In early October 325, Emperor Ming became gravely ill; on 12 October, a number of high-level officials, including Sima Yang (who was then taizai), Yu Liang, Wang Dao, Bian Kun (卞壼), Xi Jian, Lu Ye (陸瞱; grandson of Lu Mao), and Wen Jiao formed the regency council.

==Involvement with Su Jun and death==
Emperor Ming died on 18 October 325 and was succeeded by his young son Emperor Cheng. With his death, his empress Yu Wenjun's elder brother Yu Liang began to increase his power. As Empress Dowager Yu became regent on 2 November, Yu Liang became effectively the most powerful official in the administration. He changed from the lenient policies of Wang (who was prime minister during Emperor Ming's reign) to stricter applications of laws and regulations, which offended the officials accustomed to Wang's lenience. Further, he became apprehensive of the generals Tao Kan and Zu Yue – neither of whom was mentioned in the list of honors and promotions announced by Emperor Ming's will and believed that Yu had erased their names from the will – and Su Jun, who had allowed many criminals to join his army. On 20 November 326, Sima Yang's nephew Sima You (司馬祐) the Prince of Ru'nan died. Later that month or in early December, Yu Liang alienated public opinion (Note: Sima Zong and Sima Yang were cousins of Sima Jin (Emperor Yuan's father) and were thus regarded as elders of the clan, despite their relatively young age.) by falsely accusing Sima Yang's brother Sima Zong of treason and killing him and demoting Sima Yang to Prince of Yiyang County (弋阳县王).
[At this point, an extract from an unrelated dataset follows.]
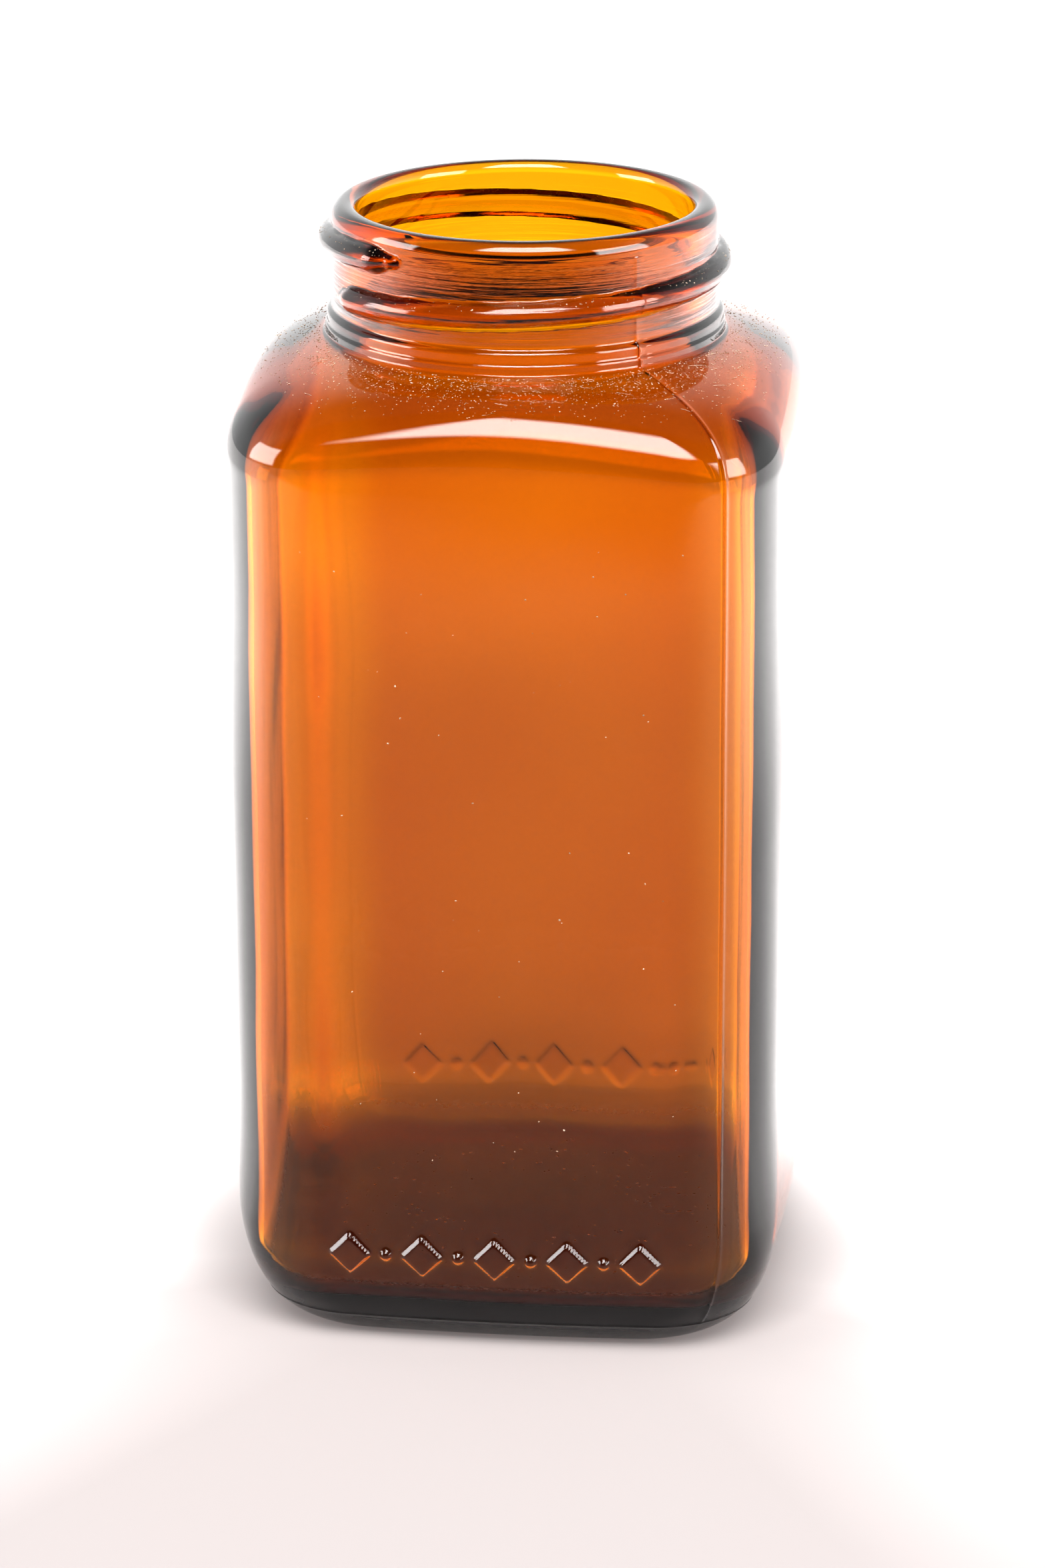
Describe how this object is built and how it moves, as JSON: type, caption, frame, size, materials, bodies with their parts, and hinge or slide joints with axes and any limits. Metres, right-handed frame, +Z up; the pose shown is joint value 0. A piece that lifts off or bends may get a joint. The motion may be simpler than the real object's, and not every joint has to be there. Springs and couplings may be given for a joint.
{
  "type": "square glass vial with screw neck",
  "caption": "Square amber glass vial with rounded corners, a sloping shoulder and a short wide screw neck, open and without its cap.",
  "frame": {"origin": "middle of the base, on the surface that the vial stands on", "axes": "+Z up through the mouth, -Y out of the front face, +X to the right as the front is seen"},
  "size_m": [0.0506, 0.0516, 0.1018],
  "materials": {
    "amber_glass": "transparent amber, glossy, slightly wavy as blown glass is"
  },
  "bodies": {
    "root": {"base": "amber_glass", "wall_front": "amber_glass", "wall_right": "amber_glass", "wall_back": "amber_glass", "wall_left": "amber_glass", "corner_front_left": "amber_glass", "corner_front_right": "amber_glass", "corner_back_right": "amber_glass", "corner_back_left": "amber_glass", "shoulder": "amber_glass", "neck_ring": "amber_glass", "neck": "amber_glass", "lip": "amber_glass", "thread": "amber_glass", "ornament_front": "amber_glass", "ornament_back": "amber_glass"}
  },
  "joints": []
}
In c.December 327, Su Jun and Zu Yue declared their rebellion. Su quickly arrived at the capital Jiankang in early March 328 and captured it. Yu Liang and his brothers Yu Shuyu, Yu Tiao and Yu Yi were forced to flee. Meanwhile, Su granted himself and Zu various titles on 5 March and allowed his troops to pillage the capital. On the same day, Su Jun issued a general pardon, but said pardon did not include Yu Liang and his brothers; Sima Yang was restored to his previous title of Prince of Xiyang after he praised Su.

However, Su Jun was killed in November 328, and his rebellion began to falter. In March 329, imperial forces recaptured the capital, and Sima Yang met his end; his sons Sima Bo (司馬播) and Sima Chong (司馬充) and grandson Sima Song (司馬崧) were also killed. (Note: Per vols.6 and 38 of Jin Shu, Sima Yang's son Sima Kui (司马悝), who was made Sima Rong's heir and Prince of Liang, predeceased his father on 20 Aug 317 (dingwei day of the 7th month of the 1st year of the Jianwu era). As Sima Yang himself was then about 33 years old, Sima Kui was likely a child or young teenager when he died.)